*Set exercise*.
Your reply should be a single number: how many lines contain the string "which".

>> Begin Supplied material

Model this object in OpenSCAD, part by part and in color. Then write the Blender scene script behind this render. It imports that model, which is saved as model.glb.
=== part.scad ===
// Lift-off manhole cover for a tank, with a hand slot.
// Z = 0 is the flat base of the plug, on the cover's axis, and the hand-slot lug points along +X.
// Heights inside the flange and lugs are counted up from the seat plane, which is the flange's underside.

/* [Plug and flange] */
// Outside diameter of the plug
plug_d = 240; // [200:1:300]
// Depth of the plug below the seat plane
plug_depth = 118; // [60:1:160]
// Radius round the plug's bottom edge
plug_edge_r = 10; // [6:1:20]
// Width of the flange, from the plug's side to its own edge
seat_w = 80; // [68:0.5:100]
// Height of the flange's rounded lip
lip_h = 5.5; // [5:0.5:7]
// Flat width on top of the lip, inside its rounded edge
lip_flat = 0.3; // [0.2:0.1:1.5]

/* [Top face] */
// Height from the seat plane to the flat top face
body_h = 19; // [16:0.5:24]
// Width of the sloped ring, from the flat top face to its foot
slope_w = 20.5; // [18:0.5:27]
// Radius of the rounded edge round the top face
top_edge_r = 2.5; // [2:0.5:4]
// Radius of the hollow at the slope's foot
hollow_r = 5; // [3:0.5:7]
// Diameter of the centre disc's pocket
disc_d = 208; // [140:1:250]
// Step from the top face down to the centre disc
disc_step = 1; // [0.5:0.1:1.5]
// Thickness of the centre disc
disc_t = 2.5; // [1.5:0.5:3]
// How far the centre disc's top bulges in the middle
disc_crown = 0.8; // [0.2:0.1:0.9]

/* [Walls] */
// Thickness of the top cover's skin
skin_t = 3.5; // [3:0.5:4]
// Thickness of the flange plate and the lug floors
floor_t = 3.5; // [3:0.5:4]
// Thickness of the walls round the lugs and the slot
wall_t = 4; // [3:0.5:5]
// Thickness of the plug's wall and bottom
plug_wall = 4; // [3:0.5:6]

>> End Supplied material

*Answer to this exercise*.
2